- DO THIS:
Give the number of lines below that contain "model", with no other output.
————
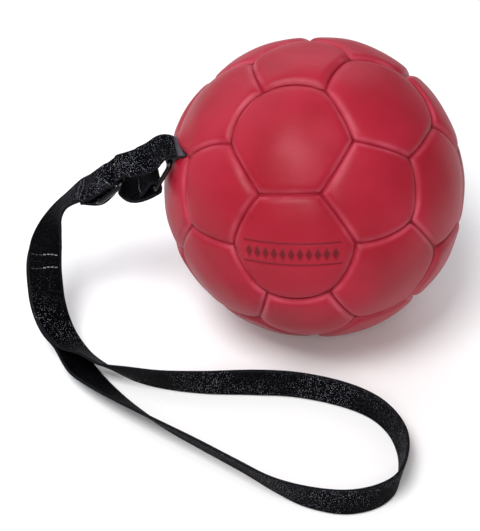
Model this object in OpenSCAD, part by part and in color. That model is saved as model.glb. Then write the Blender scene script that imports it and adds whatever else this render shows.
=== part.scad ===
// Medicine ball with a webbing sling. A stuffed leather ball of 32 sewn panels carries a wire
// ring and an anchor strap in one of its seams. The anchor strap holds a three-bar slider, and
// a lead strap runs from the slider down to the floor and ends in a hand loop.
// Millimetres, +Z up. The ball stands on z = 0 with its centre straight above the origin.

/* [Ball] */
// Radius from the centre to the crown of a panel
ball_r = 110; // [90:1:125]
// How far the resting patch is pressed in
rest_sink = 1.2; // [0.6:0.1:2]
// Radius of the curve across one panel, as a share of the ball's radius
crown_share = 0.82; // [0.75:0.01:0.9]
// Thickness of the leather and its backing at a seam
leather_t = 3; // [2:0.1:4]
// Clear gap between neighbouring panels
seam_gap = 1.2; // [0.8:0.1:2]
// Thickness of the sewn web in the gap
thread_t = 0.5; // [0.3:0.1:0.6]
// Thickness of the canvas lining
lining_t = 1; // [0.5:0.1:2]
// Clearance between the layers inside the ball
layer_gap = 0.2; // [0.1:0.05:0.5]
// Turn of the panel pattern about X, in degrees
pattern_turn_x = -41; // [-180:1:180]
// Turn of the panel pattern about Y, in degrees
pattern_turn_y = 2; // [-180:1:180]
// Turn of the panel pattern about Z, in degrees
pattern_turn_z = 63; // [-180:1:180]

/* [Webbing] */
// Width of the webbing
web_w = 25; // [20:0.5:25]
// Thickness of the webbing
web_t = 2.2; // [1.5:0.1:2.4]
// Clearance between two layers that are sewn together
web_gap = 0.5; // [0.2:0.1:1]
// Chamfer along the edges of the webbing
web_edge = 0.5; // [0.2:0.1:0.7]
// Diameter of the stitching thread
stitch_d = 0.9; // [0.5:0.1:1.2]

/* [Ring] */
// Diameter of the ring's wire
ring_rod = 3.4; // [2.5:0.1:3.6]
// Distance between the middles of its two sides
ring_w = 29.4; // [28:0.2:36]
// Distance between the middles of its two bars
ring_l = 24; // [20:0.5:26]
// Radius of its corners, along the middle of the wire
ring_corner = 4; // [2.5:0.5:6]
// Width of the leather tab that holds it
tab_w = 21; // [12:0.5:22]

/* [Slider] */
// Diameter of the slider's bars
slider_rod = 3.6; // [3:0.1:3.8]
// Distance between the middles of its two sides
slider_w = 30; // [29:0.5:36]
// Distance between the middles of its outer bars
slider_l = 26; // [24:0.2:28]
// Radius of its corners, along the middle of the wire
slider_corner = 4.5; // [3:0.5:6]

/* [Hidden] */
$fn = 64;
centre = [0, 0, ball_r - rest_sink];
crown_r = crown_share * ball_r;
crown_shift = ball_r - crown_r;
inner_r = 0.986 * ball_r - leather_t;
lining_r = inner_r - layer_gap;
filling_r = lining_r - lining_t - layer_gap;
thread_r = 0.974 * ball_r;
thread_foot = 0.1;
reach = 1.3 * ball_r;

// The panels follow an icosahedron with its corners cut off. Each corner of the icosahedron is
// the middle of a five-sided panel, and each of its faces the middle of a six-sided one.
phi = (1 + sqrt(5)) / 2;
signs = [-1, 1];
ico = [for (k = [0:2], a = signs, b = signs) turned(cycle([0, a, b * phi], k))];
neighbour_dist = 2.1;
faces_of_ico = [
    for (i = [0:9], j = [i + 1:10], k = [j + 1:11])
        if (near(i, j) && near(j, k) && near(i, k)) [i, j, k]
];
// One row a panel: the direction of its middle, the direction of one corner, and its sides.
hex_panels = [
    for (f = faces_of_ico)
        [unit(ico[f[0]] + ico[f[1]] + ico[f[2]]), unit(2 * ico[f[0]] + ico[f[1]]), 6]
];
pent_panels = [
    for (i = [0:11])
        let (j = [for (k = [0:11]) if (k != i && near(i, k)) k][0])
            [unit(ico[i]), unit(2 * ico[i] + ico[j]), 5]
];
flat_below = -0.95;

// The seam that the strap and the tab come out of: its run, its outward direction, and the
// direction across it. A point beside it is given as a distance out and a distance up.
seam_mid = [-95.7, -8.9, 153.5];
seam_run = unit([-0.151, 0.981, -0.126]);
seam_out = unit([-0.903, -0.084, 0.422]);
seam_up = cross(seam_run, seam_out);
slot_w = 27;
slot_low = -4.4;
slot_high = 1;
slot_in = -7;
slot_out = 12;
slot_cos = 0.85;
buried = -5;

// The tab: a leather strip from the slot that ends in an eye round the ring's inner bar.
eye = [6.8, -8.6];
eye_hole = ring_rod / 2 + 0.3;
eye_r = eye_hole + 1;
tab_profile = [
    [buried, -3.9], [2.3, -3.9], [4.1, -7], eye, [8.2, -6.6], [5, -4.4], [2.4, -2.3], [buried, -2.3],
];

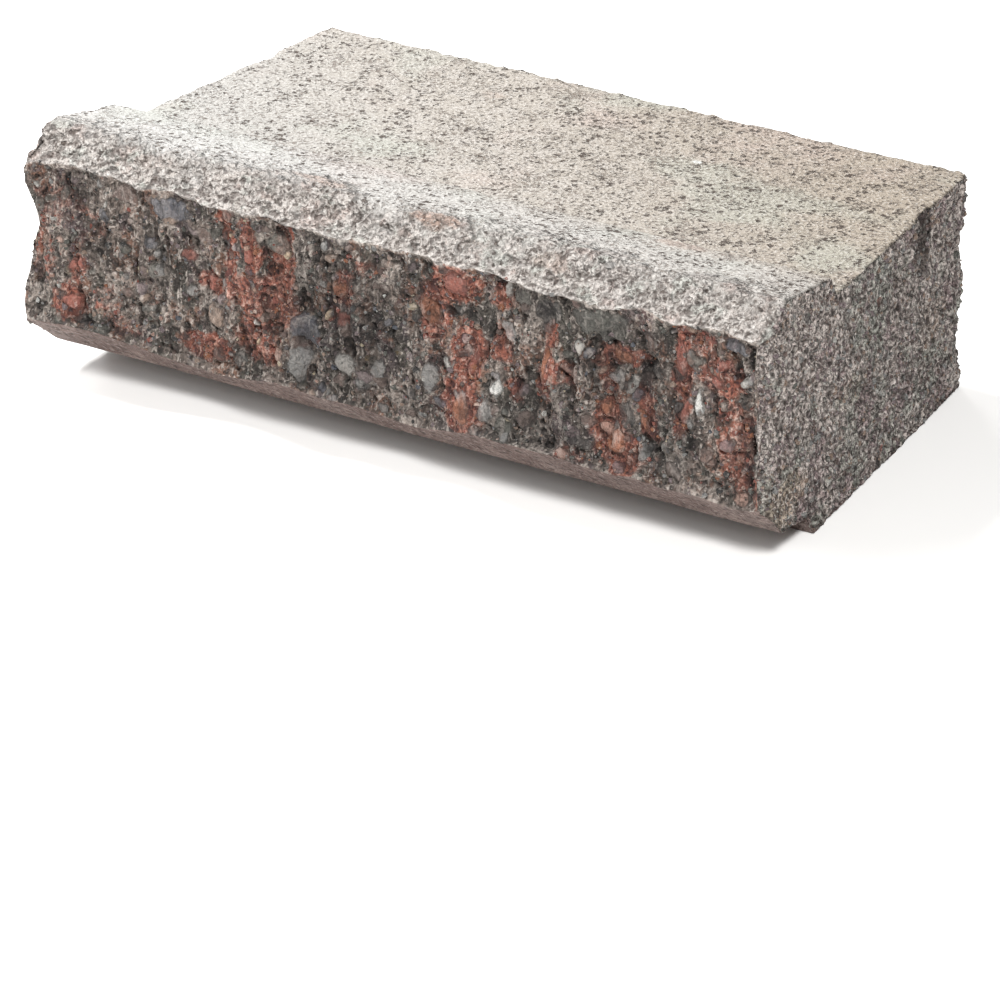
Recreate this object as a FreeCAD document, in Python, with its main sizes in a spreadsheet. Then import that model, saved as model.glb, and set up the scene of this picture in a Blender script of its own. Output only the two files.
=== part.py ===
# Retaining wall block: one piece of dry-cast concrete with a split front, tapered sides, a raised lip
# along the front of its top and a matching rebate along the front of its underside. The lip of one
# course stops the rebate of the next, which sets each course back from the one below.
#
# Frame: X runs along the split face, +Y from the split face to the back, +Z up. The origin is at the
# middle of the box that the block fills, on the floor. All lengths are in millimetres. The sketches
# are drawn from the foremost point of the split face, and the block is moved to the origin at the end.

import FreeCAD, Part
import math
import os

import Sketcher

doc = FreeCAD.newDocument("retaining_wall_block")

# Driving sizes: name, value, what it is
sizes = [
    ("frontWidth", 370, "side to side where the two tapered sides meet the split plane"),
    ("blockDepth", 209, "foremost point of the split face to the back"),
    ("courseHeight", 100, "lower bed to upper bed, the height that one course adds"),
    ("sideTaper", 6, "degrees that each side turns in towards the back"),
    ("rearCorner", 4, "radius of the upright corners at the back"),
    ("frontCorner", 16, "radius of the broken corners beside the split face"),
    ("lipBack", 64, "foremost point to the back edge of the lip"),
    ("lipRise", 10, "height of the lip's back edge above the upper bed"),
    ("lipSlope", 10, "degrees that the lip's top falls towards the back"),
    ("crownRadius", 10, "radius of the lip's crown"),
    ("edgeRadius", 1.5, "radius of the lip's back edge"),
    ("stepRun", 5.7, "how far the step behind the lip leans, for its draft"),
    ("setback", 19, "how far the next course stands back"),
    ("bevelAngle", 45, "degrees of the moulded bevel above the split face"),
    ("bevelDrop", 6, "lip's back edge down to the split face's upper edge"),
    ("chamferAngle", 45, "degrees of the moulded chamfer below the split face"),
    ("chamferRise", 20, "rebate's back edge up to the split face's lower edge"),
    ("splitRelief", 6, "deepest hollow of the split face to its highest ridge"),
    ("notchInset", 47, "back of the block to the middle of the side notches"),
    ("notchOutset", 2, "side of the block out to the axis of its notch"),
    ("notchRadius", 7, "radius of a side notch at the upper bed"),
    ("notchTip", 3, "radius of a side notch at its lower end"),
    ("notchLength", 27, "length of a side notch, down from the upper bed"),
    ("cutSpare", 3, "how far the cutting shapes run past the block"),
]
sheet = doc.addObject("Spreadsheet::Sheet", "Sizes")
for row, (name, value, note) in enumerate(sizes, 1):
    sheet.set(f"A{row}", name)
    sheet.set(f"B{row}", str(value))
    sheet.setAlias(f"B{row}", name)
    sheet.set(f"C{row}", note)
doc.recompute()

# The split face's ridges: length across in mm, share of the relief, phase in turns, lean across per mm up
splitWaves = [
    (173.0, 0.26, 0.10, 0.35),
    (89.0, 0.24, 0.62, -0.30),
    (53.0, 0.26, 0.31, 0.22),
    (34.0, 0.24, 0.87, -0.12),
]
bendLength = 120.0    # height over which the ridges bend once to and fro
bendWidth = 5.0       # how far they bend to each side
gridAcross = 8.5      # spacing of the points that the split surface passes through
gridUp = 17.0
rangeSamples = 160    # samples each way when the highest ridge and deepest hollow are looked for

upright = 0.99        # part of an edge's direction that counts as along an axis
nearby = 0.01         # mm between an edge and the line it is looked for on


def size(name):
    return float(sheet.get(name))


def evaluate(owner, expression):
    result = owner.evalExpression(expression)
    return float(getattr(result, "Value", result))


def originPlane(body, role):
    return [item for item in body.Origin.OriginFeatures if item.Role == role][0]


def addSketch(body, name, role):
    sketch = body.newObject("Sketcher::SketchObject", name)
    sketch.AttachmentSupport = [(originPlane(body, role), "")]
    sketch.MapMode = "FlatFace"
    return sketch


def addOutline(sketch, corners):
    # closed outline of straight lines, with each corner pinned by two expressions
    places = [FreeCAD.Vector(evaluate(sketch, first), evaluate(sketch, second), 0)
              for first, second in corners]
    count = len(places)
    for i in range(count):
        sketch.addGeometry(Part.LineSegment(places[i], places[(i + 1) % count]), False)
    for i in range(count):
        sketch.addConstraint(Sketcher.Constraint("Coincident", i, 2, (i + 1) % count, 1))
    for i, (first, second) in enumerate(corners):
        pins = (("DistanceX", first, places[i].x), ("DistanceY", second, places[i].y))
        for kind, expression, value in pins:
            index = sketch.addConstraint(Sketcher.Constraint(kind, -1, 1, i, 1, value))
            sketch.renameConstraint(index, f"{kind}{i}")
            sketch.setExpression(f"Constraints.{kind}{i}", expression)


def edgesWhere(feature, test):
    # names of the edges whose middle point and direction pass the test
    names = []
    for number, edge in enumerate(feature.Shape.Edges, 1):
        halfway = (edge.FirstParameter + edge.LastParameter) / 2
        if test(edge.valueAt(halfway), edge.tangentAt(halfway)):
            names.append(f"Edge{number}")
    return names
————
- OUTPUT:
2